Hacker News new | ask | show | jobs
by mjburgess 1255 days ago
As far as I can tell it compiles directly to pdf, which seems a non-starter for submitting to many journals which accept either latex or word documents.

This would need various compiler backends (perhaps via pandoc) to be that useful. Certainly it would help adoption if you could emit, eg., markdown/latex/etc. and others you're working with wouldn't need to adopt your tooling.

1 comments

Markdown is not close to powerful enough to produce all the stuff that Typst can produce, and emitting latex would be a massive technical effort.

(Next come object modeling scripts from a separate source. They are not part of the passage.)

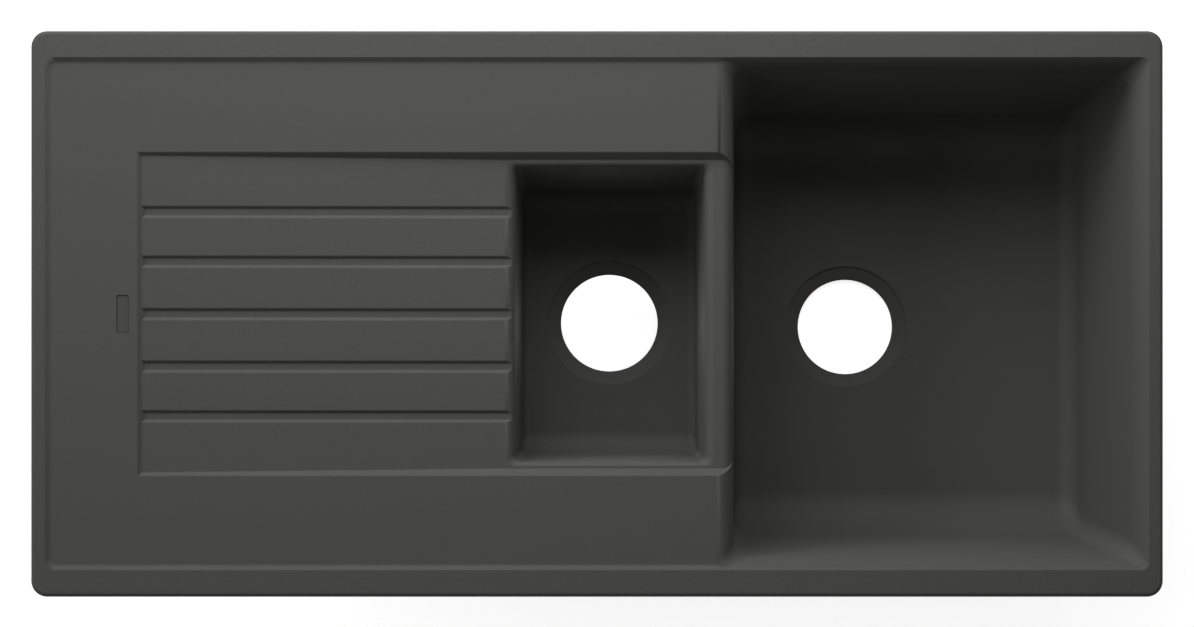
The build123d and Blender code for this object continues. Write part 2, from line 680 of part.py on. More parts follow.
os.makedirs("parts", exist_ok=True)
export(sink_body.part, "sink_body")
export(badge_plate.part, "badge_plate")
export(rim_seal.part, "rim_seal")
export(boss_inserts.part, "boss_inserts")
export(bracket_screws.part, "bracket_screws")
for clip_name, clip_plane in CLIPS.items():
    export(clip_bracket(clip_plane), f"clip_bracket_{clip_name}")
    export(clamp_screw(clip_plane), f"clamp_screw_{clip_name}")
    export(clamp_nut(clip_plane), f"clamp_nut_{clip_name}")
    export(claw(clip_plane), f"claw_{clip_name}")
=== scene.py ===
"""Looks of an inset kitchen sink with a drainer, a half bowl and a main bowl, in dark granite composite.

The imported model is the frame: the origin is the centre of the worktop's cut-out, +X points from the drainer
to the main bowl, +Y to the rear and +Z up. Sizes in the classes are in millimetres, and Blender works in
metres.
"""

import json
import logging
import math
from collections.abc import Callable, Sequence
from dataclasses import dataclass, field, replace
from enum import Enum

import bmesh
import bpy
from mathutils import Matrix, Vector

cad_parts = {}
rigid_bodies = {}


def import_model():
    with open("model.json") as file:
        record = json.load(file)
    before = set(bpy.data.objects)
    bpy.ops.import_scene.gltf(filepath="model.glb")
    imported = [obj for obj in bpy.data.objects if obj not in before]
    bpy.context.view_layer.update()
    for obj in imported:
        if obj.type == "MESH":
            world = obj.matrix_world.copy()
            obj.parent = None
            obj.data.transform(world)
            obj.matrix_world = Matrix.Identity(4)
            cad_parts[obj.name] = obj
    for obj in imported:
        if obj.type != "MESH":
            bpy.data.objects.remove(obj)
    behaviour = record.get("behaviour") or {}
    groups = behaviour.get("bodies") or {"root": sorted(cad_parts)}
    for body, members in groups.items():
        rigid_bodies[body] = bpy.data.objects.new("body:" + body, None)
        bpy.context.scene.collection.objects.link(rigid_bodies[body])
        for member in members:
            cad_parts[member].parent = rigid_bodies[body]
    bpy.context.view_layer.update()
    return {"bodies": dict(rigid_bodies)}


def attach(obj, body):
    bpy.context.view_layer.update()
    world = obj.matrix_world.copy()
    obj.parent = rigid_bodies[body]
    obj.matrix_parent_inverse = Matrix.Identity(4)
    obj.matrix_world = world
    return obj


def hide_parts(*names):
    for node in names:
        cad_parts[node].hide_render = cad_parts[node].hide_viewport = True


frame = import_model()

LOG = logging.getLogger("sink")
MM = 0.001
PHOTO_WIDTH = 1194

# Lengths in metres, below which points are one; and the angle in degrees from which an edge stays sharp
WELD = 0.00001
SLIVER = 0.000004
HAIR = 0.0000001
SHARP_FROM = 32.0

# A thread's depth and its start below the lower end, in turns; what is cut off past each end, in millimetres
THREAD_DEPTH = 0.6
THREAD_LEAD_IN = 2.837
THREAD_SPARE_TURNS = 6
THREAD_SPARE = 0.3

Point = tuple[float, float, float]
Pair = tuple[float, float]
Piece = bpy.types.Object
Material = bpy.types.Material
Socket = bpy.types.NodeSocket


class Cut(Enum):
    """How a tool changes a body."""

    REMOVE = "DIFFERENCE"
    ADD = "UNION"
    KEEP = "INTERSECT"


# --------------------------------------------------------------------------------------------------
# Modelling by hand: small steps on top of Blender's own operators
# --------------------------------------------------------------------------------------------------


def metres(*values: float) -> Point:
    """Turns millimetres into metres."""
    return tuple(value * MM for value in values)


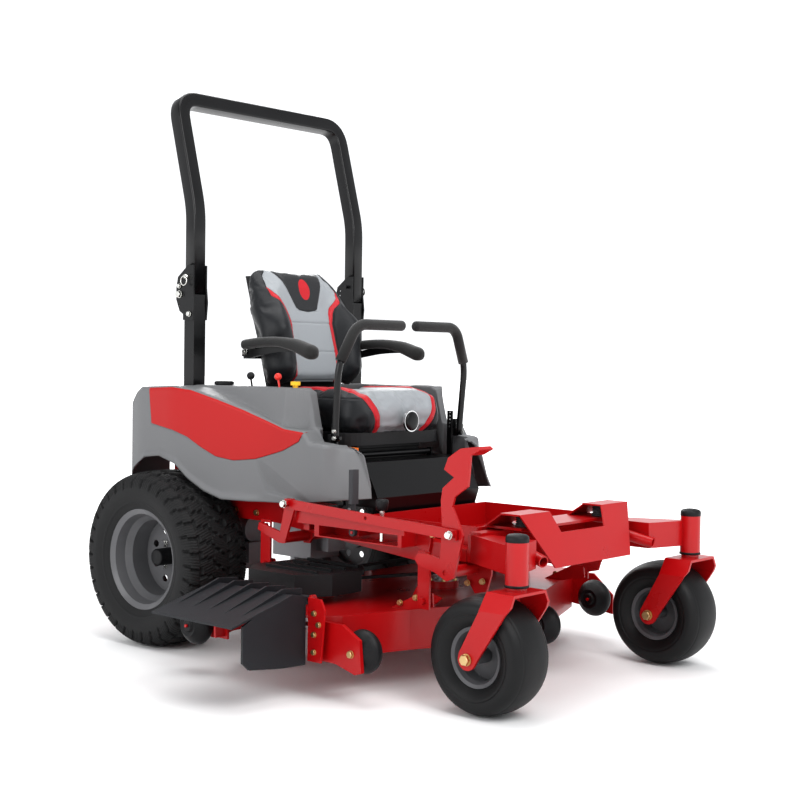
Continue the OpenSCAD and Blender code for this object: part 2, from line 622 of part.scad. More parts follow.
// ---- deck lift -----------------------------------------------------------------------
pedal_pts = [[1185, 341], [1140, 362], [1077, 377], [1065, 392], [1077, 410], [1105, 413], [1160, 403],
    [1166, 503], [1160, 569], [1166, 606], [1207, 639], [1170, 659], [1185, 694], [1229, 722], [1266, 706],
    [1258, 616], [1211, 584], [1202, 554], [1228, 506], [1243, 476], [1211, 352]];
module front_lift_crank() color("red") {
    difference() {
        union() {
            plate_xz(pedal_pts, -434, -426);
            // treadle across the top
            plate_xz([[1229, 722], [1290, 730], [1301, 722], [1266, 704], [1235, 712]], -434, -375);
        }
        ycyl(8 + run, -440, -420, 1214, 478);
        ycyl(8, -440, -420, crank_f[0], crank_f[1]);
    }
    difference() {
        plate_xz([[1195, 350], [1175, 346], [1078, 380], [1066, 396], [1080, 410], [1190, 384]], 426, 434);
        ycyl(8, 420, 440, crank_f[0], crank_f[1]);
    }
    ycyl(17, -430, 430, crank_f[0], crank_f[1]);
    both() ycyl(7, 407, 430, crank_f[0] - lift_arm * cos(lift_up), crank_f[1] + lift_arm * sin(lift_up));
}
module rear_lift_crank() color("red") {
    c = crank_r;
    both() {
        plate_xz([[c[0] + 14, c[1] - 14], [c[0] - 12, c[1] - 16], [c[0] - 112, c[1] + 18],
            [c[0] - 106, c[1] + 42],
            [c[0] - 12, c[1] + 20], [c[0] + 12, c[1] + 16]], 426, 434);
        ycyl(7, 407, 430, c[0] - lift_arm * cos(lift_up), c[1] + lift_arm * sin(lift_up));
    }
    difference() {
        plate_xz([[c[0] - 14, c[1]], [c[0] + 16, c[1] - 6], [c[0] + 56, c[1] + 100], [c[0] + 48,
            c[1] + 128],
            [c[0] + 22, c[1] + 128], [c[0] + 12, c[1] + 106]], -434, -426);
        ycyl(9, -440, -420, c[0] + 35, c[1] + 113);
    }
    ycyl(17, -430, 430, c[0], c[1]);
}
module lift_rod() color("red") {
    // flat link from the pedal plate back to the rear crank
    difference() {
        plate_xz([[1226, 492], [535, 527], [532, 497], [1226, 462]], -446, -437);
        ycyl(6, -450, -430, 880, 495);
    }
    ycyl(8 - run, -452, -424, 1214, 478);
    hexy(-460, -452, 1214, 478, 19);
    ycyl(8, -452, -426.5, 547, 512);
    hexy(-460, -452, 547, 512, 19);
}
module height_pin() color("silver") {
    zcyl(6, 424, 506, 901, -395, 24);
    zcyl(8, 506, 520, 901, -395, 24);
    zcyl(17, 520, 546, 901, -395, 32);
}
module parking_brake() color("dimgray") {
    // wide handle on a flat arm that passes through the shelf
    for (y = [-411, -393]) zcyl(9, 528, 632, brake_x, y, 32);
    box([brake_x - 9, brake_x + 9], [-411, -393], [528, 632]);
    box([brake_x - 8, brake_x + 8], [-405, -399], [450, 530]);
    difference() {
        ycyl(12, -408, -396, brake_x, brake_z);
        ycyl(5, -415, -390, brake_x, brake_z, 24);
    }
}

// ---- controls ------------------------------------------------------------------------
module control_mount(s) color("black") side(s) {
    difference() {
        union() {
            ycyl(14, 263, 292, 600, 620);
            box([590, 610], [284, 292], [620, 790]);
            box([596, 611], [290, 318], [704, 728]);
        }
        ycyl(7 + run, 260, 300, 600, 620);
        for (i = [0 : 4]) ycyl(4, 280, 296, 600, 736 + 12 * i, 24);
    }
    xcyl(6 - run, 610, 640, 305, 716, 24);
}
module control_lever(s) color("black") side(s) {
    difference() {
        box([612, 634], [296, 314], [704, 760]);
        xcyl(6 + run, 600, 640, 305, 716, 24);
    }
    rod([[624, 312, 744], [636, 317, 924], [639, 304, 974]], 11);
    rod([[638, 309, 960], [648, 260, 1052], [652, 234, 1076], [653, 40, 1078]], 17.5);
    translate([653, 40, 1078]) sphere(r = 17.9, $fn = 32);
}

// ---- seat ----------------------------------------------------------------------------
module seat_base() color("black") {
    difference() {
        union() {
            box([230, 590], [-170, 170], [641, 648]);
            ycyl(9, -180, 180, 594, 655);
            box([570, 594], [-150, 150], [646, 652]);
        }
        ycyl(5 + run, -190, 190, 594, 655, 32);
    }
    both() box([250, 560], [120, 132], [647, 655]);
}
module seat_pan() color("black") {
    difference() {
        translate([0, 0, 686]) linear_extrude(42) polygon(concat(arc([550, 180], 62, 0, 90, 5),
            arc([250, 180], 62, 90, 180, 5), arc([250, -180], 62, 180, 270, 5), arc([550, -180],
                62, 270, 360, 5)));
        box([240, 570], [-180, 180], [704, 740]);
    }
    // back shell and armrest brackets
    plate_xz([[196, 700], [206, 700], [130, 1010], [60, 1250], [40, 1250], [112, 1010]], -170, 170);
    both() {
        box([108, 166], [231, 237], [962, 1002]);
        ycyl(7, 234, 266, 150, 985, 24);
        box([108, 128], [160, 237], [962, 1002]);
    }
}
module seat_cushion() color("dimgray") {
    intersection() {
        plate_xz(concat([[262, 732], [640, 732]], arc([632, 756], 26, -60, 0, 3), arc([618, 826],
            40, 0, 80, 5),
            [[560, 872], [400, 856], [262, 850]]), -236, 236);
        translate([0, 0, 700]) linear_extrude(200) polygon(concat(arc([560, 166], 98, -10, 70, 6)
            , [[300, 236], [262, 220]], [[262, -220], [300, -236]], arc([560, -166], 98, -70, 10, 6)));
    }
}
module seat_back() color("dimgray") {
    intersection() {
        plate_xz([[212, 866], [300, 870], [290, 940], [240, 1080], [180, 1210], [150, 1262], [118, 1280],
            [82, 1276], [66, 1252], [140, 1000]], -232, 232);
        plate_yz(concat([[-200, 860], [-228, 900], [-228, 1120]], [[-212, 1200], [-190, 1262], [-150, 1284],
            [150, 1284], [190, 1262], [212, 1200], [228, 1120], [228, 900], [200, 860]]), 0, 320);
    }
}
module armrest(s) color("black") side(s) {
    difference() {
        plate_xz([[132, 968], [172, 966], [430, 998], [476, 996], [492, 1010], [486, 1030], [450, 1042],
            [300, 1040], [160, 1030], [132, 1000]], 242, 290);
        ycyl(7 + run, 230, 300, 150, 985, 24);
        box([120, 200], [262.5, 300], [900, 1060]);
    }
}
module seat_knob() color("silver") {
    xcyl(12, 659, 665, 0, 764);
    xcyl(35, 664, 673, 0, 764, 48);
    xcyl(24, 673, 676, 0, 764);
}
module seat_latch() color("orange") {
    box([566, 628], [-240, -226], [678, 684]);
    box([622, 648], [-262, -230], [674, 684]);
}

place() main_rails();
place() rear_frame();
place() front_frame();
place() foot_pan();
place() foot_plate();
place() foot_boots();
place() seat_box();
place() rops_posts();
place() fender(-1);  // fender_right
place() fender(1);  // fender_left
place() side_panels();
place() engine_block();
place() engine_cover();
place() muffler();
place() transaxles();
place() fuel_cap();
place() pto_pulley();
place() rops_hoop();
place() rear_tyre(-1);  // rear_tyre_right
place() rear_tyre(1);  // rear_tyre_left
place() rear_rim(-1);  // rear_rim_right
place() rear_rim(1);  // rear_rim_left
place() caster_fork(-1);  // caster_fork_right
place() caster_fork(1);  // caster_fork_left
place() caster_tyre(-1);  // caster_tyre_right
place() caster_tyre(1);  // caster_tyre_left
place() caster_rim(-1);  // caster_rim_right
place() caster_rim(1);  // caster_rim_left
place() deck_shell();
place() lift_links();
place() belt_covers();
place() deck_belt();
place() discharge_chute();
place() spindle(0);  // spindle_right
place() spindle(1);  // spindle_centre
place() spindle(2);  // spindle_left
place() roller(0);  // roller_right
place() roller(1);  // roller_left
place() roller(2);  // roller_centre
place() {  // rollers_rear
    roller(3);
    roller(4);
}
place() front_lift_crank();
place() rear_lift_crank();
place() lift_rod();
place() height_pin();
place() parking_brake();
place() control_mount(-1);  // control_mount_right
place() control_mount(1);  // control_mount_left
place() control_lever(-1);  // control_lever_right
place() control_lever(1);  // control_lever_left
place() seat_base();
place() seat_pan();
place() seat_cushion();
place() seat_back();
place() armrest(-1);  // armrest_right
place() armrest(1);  // armrest_left
place() seat_knob();
place() seat_latch();
place() throttle_lever();
place() choke_lever();
place() pto_switch();
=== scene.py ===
"""Zero turn mower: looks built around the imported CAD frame."""
import json
import math

import bmesh
import bpy
import numpy as np
from mathutils import Matrix, Vector


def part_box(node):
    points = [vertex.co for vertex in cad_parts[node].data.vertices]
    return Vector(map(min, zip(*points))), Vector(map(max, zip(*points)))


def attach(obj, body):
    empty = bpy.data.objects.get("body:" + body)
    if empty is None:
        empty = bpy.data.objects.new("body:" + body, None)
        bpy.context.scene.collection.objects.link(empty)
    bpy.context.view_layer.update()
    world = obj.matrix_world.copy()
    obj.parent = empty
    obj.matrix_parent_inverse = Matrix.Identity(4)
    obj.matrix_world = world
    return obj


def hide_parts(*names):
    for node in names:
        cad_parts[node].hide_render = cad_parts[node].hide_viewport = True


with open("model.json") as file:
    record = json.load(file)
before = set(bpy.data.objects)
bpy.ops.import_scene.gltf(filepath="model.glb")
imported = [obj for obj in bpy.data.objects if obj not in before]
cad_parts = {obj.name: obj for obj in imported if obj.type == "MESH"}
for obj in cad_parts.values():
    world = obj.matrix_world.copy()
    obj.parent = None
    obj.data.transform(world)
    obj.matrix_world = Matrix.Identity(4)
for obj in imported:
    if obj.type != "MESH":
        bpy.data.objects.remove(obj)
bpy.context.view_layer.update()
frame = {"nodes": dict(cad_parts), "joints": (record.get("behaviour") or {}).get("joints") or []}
nodes = frame["nodes"]
joint_at = {j["name"]: Vector(j["pos_m"]) for j in frame["joints"] if j.get("pos_m")}
axle = (joint_at["wheel_right_spin"] + joint_at["wheel_left_spin"]) / 2
MM = 0.001
RIGHT, LEFT = -1, 1
SIDES = ((RIGHT, "right"), (LEFT, "left"))


def at(x, y, z):
    """A point in millimetres ahead of the rear axle, left of the centre plane and above the ground."""
    return Vector((axle.x + x * MM, axle.y + y * MM, z * MM))


def rows_at(points):
    """Points as in at(), as an array in metres."""
    p = np.asarray(points, float) * MM
    p[..., 0] += axle.x
    p[..., 1] += axle.y
    return p


def smooth(a, b, x):
    """0 below a, 1 above b and an S curve between."""
    t = np.clip((np.asarray(x, float) - a) / (b - a), 0, 1)
    return t * t * (3 - 2 * t)


def along(table, x):
    """Straight-line value at x in a table of (x, value) pairs."""
    t = np.asarray(table, float)
    return np.interp(x, t[:, 0], t[:, 1])


# ---- materials ------------------------------------------------------------------------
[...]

I think the best hope is that whatever journals currently only accept latex or .docx will start accepting typst files (or at least pdf).
One has to bow first and I do not think that journals and large publishers will be the ones. A typst <-> LaTeX converter would be something which would be a huge feature I'd pay for. I am writing papers for journals/publishers after all.
My initial hope was that this would be a front-end for latex.
check out MonsterWriter
Supporting multiple formats is a bit problematic though, if you want to process everything in the journal together to prepare it for publication. It makes the tooling far more complicated than supporting only one format.

It might be possible to have a subset of typst output to latex though, and then grow that subset. Like you could just evaluate all the functions to get raw text/markdown and then translate that to latex, and at the beginning you just wouldn't support all possible styling choices.